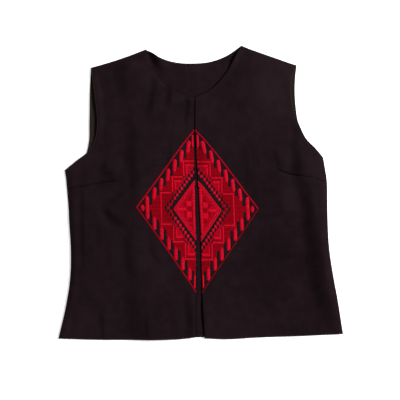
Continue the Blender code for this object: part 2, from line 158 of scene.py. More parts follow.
def makeStudio():
    scene.view_settings.view_transform = "Standard"
    bpy.ops.mesh.primitive_plane_add(size=studio["floorSize"], location=(0, 0, -studio["floorDrop"]))
    floor = bpy.context.object
    floor.name = "floor"
    paint = Look("floorPaint")
    floor.data.materials.append(paint.complete(studio, studio["floorColour"]))
    glow = {"Emission Color": studio["floorColour"], "Emission Strength": studio["floorGlow"]}
    paint.feed(paint.shader, glow)

    world = bpy.data.worlds.new("softRoom")
    world.use_nodes = True
    sky = world.node_tree.nodes["Background"]
    sky.inputs["Color"].default_value = studio["skyColour"]
    sky.inputs["Strength"].default_value = studio["skyStrength"]
    scene.world = world
    bpy.ops.object.light_add(type="AREA", location=studio["keyFrom"])
    light = bpy.context.object
    light.name = "keyLight"
    light.data.size = studio["keySize"]
    light.data.energy = studio["keyPower"]
    light.rotation_euler = (-Vector(studio["keyFrom"])).to_track_quat("-Z", "Y").to_euler()

    x, y, z = studio["lookAt"]
    bpy.ops.object.camera_add(location=(x * mm, y * mm, (z + studio["cameraHeight"]) * mm))
    camera = bpy.context.object
    camera.name = "camera"
    camera.data.lens = studio["lens"]
    camera.data.sensor_width = studio["sensor"]
    scene.camera = camera


makeStudio()
print("studio ready")


# Lines and patches


def smoothLine(points, steps, corners=()):  # smooth, with steps[i] steps to point i + 1
    points = np.array(points, float)
    ahead = np.diff(points, axis=0)
    span = np.hypot(ahead[:, 0], ahead[:, 1])
    leave, arrive = ahead.copy(), ahead.copy()
    for i in range(1, len(points) - 1):
        if i not in corners:
            before, after = ahead[i - 1] / span[i - 1], ahead[i] / span[i]
            slope = (before * span[i] + after * span[i - 1]) / (span[i - 1] + span[i])
            arrive[i - 1], leave[i] = slope * span[i - 1], slope * span[i]
    line = [points[0]]
    for i, count in enumerate(steps):
        t = (np.arange(count) + 1)[:, None] / count
        line.extend(
            points[i] * (2 * t**3 - 3 * t**2 + 1)
            + leave[i] * (t**3 - 2 * t**2 + t)
            + points[i + 1] * (3 * t**2 - 2 * t**3)
            + arrive[i] * (t**3 - t**2)
        )
    return np.array(line)


def evenLine(points, steps, corners=()):
    return smoothLine(points, [steps] * (len(points) - 1), corners)


def edgesOf(sections, fine, nearCorner, farCorner):  # both edges of a table, and the underarm's place
    names = list(sections)
    steps = [sections[n][4] * fine for n in names[1:]]
    places = np.array([sections[n][:4] for n in names])
    near = smoothLine(places[:, :2], steps, (names.index(nearCorner),))
    far = smoothLine(places[:, 2:], steps, (names.index(farCorner),))
    return near, far, sum(steps[: names.index("underarm")])


def saggingLine(start, end, shares, sag):
    shares = shares[:, None]
    drop = np.array([0.0, -sag])
    return np.array(start) * (1 - shares) + np.array(end) * shares + drop * 4 * shares * (1 - shares)


def lineAtShares(line, shares):
    length = np.concatenate([[0], np.cumsum(np.hypot(*np.diff(line, axis=0).T))])
    at = shares * length[-1]
    return np.stack([np.interp(at, length, line[:, 0]), np.interp(at, length, line[:, 1])], 1)


def patch(top, bottom, near, far, shares):  # near and far run down, top and bottom join them
    s = shares[None, :, None]
    t = np.linspace(0, 1, len(near))[:, None, None]
    across = near[:, None] * (1 - s) + far[:, None] * s
    down = top[None] * (1 - t) + bottom[None] * t
    twist = (top[0] * (1 - s) + top[-1] * s) * (1 - t)
    twist = twist + (bottom[0] * (1 - s) + bottom[-1] * s) * t
    return across + down - twist


def distanceTo(places, line):  # with the share of the line there, and 1 on its left hand or -1
    nearest = np.full(len(places), np.inf)
    share = np.zeros(len(places))
    hand = np.zeros(len(places))
    for i in range(len(line) - 1):
        along = line[i + 1] - line[i]
        t = np.clip((places - line[i]) @ along / (along @ along), 0, 1)
        gap = places - line[i] - t[:, None] * along
        away = np.hypot(*gap.T)
        closer = away < nearest
        nearest[closer] = away[closer]
        share[closer] = (i + t[closer]) / (len(line) - 1)
        cross = along[0] * gap[:, 1] - along[1] * gap[:, 0]
        hand[closer] = np.where(cross[closer] < 0, -1, 1)
    return nearest, share, hand


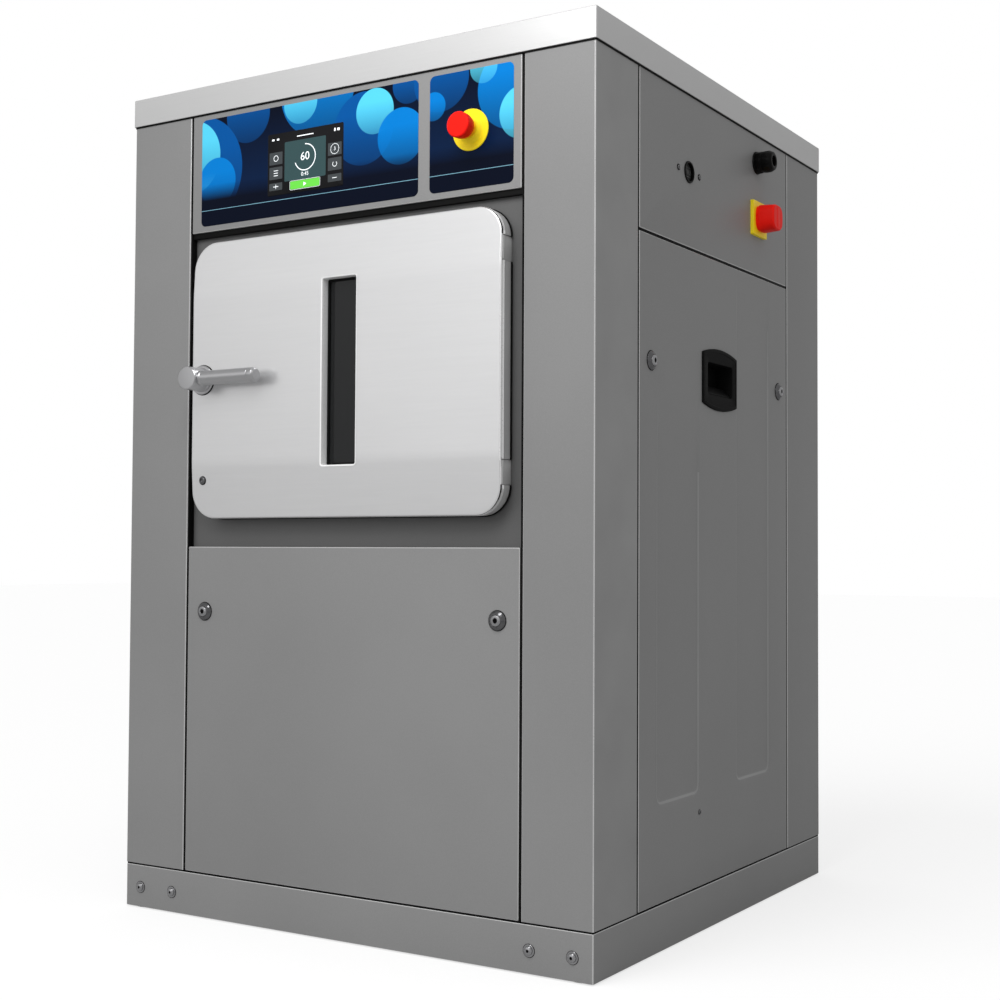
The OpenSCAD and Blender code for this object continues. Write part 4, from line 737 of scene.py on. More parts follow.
def seals():
    """Black strips round the panels, in the door recesses, and round the plinth and the cover, with one under each
    fascia: painted shade in the gaps there.
    """
    low, high = box_mm("skirt")[1].z, box_mm("top_cover")[0].z
    front_low, front_high = box_mm("front_fascia")
    side_low, side_high = box_mm("right_upper_panel")
    body_low, body_high = box_mm("post_front_right")
    x_out, y_out = body_high.x, -body_low.y
    lower_top = box_mm("front_lower_panel")[1].z
    recess_y = box_mm("front_recess")[0].y - RECESS_PROUD
    gap, gap_z = front_low.z - lower_top, (front_low.z + lower_top) / 2
    deep = recess_y + y_out
    shapes = []
    for flip in (IDENTITY, MIRROR_Y):
        for face, edge, inward in (("right", front_low.x - SEAM, 1), ("left", front_high.x + SEAM, -1)):
            for z0, z1 in ((low, lower_top), (front_low.z, high)):
                joint = at("front", edge + inward * SEAM / 2, STRIP_SUNK - y_out, (z0 + z1) / 2)
                shapes.append(moved(seal(z1 - z0), flip @ joint @ UPRIGHT))
            corner = at("front", edge + inward * CORNER_SHADE / 2, recess_y, gap_z)
            wall = at(face, edge + inward * WALL_SHADE, 1 - y_out + deep / 2, gap_z)
            shapes.append(moved(seal(gap, CORNER_SHADE), flip @ corner @ UPRIGHT))
            shapes.append(moved(seal(gap, deep, WALL_SHADE), flip @ wall @ UPRIGHT))
        shade = at("front", (front_low.x + front_high.x) / 2, SHADE_SUNK - y_out, front_low.z - SHADE_SEAL[0] / 2)
        shapes.append(moved(seal(front_high.x - front_low.x, *SHADE_SEAL), flip @ shade))
    for flip in (IDENTITY, MIRROR_X):
        for y in (side_low.y - SEAM / 2, side_high.y + SEAM / 2):
            joint = at("right", x_out - STRIP_SUNK, y, (low + high) / 2)
            shapes.append(moved(seal(high - low), flip @ joint @ UPRIGHT))
        joint = at("right", x_out - STRIP_SUNK, (side_low.y + side_high.y) / 2, side_low.z - SEAM / 2)
        shapes.append(moved(seal(side_high.y - side_low.y + 2 * SEAM), flip @ joint))
    foot = body_low.z
    skirt_line = [(1.5, low - 2), (STRIP_SUNK, low - 0.2), (STRIP_SUNK, foot + 0.2), (1.5, foot + 2),
                  (STRIP_T, foot + 2), (STRIP_T, low - 2), (1.5, low - 2)]
    drop, proud = COVER_SHADE
    cover_line = [(0.2, high - drop), (0.4 - proud, high - drop), (-proud, high - drop + 0.5), (-proud, high + 1),
                  (0.2, high + 1), (0.2, high - drop)]
    shapes += [stacked(round_rect(2 * x_out, 2 * y_out, POST_R, 4), line, False) for line in (skirt_line, cover_line)]
    piece("panel_shade_strips", joined(*shapes), "bellows_rubber", "cabinet", finish="gasket")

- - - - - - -

What to work on
Print only the lines that run from the start of the listing to the line bearing "paint.feed(paint.shader, glow)"; please keep the first line and that last one, exactly as they appear.

Right answer
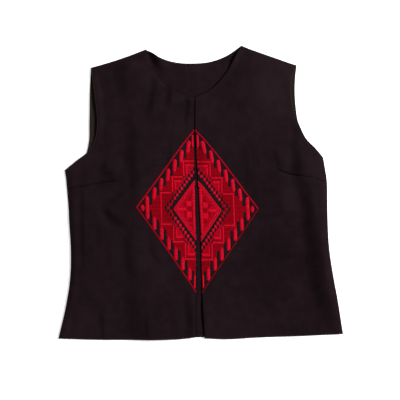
Continue the Blender code for this object: part 2, from line 158 of scene.py. More parts follow.
def makeStudio():
    scene.view_settings.view_transform = "Standard"
    bpy.ops.mesh.primitive_plane_add(size=studio["floorSize"], location=(0, 0, -studio["floorDrop"]))
    floor = bpy.context.object
    floor.name = "floor"
    paint = Look("floorPaint")
    floor.data.materials.append(paint.complete(studio, studio["floorColour"]))
    glow = {"Emission Color": studio["floorColour"], "Emission Strength": studio["floorGlow"]}
    paint.feed(paint.shader, glow)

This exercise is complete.